Vendors focusing on their scorecarding and dashboarding product offerings are generally considered to be BPM vendors because their main focus is to manage and measure performance at different levels within the organization or external organizational focus, such as sales demographics across various geographical regions. Performance management vendors provide BI tools, but may not provide traditional data warehousing platforms, or at least may not call them "data warehousing." Their focus will be on the use of ETL and EII to provide the right data at the right time, but they may use other database structures in conjunction with their product offerings, or they may have their products sit on top of a more general BI platform or database structure.
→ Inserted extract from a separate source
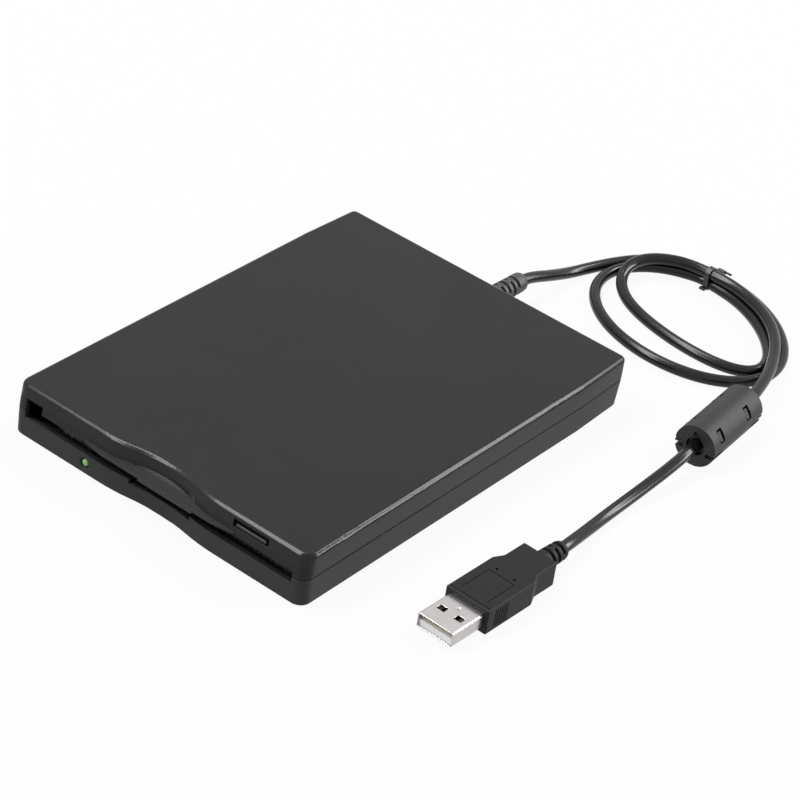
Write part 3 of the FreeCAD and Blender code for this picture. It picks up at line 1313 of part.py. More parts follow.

Conclusion: OBI and BPM are natural extensions of BI. As BI tools have matured, organizations' needs have also evolved. Many BPM vendors offer solutions tailored to departments' specific needs, whereas OBI focuses its efforts on identifying and managing business issues by using BI within business processes.

The main difference between OBI and BPM is positioning within the market. Although performance management is touted as the next generation of BI, OBI can provide organizations with the same features and functionality. However, traditional BI is still seen as important within organizations, and its use is still pervasive. There are differentiators between performance management and OBI, but distinct differentiators seem to be quite evasive, since the definitions of each depend upon the vendor and how it positions itself within the market. In general, BPM solutions use scorecarding and dashboarding to measure organizational metrics and to help organizations manage performance. OBI allows BI to be leveraged to provide the data needed to answer essential business issues and to use the data as drivers to plan and act based on the analysis of business problems.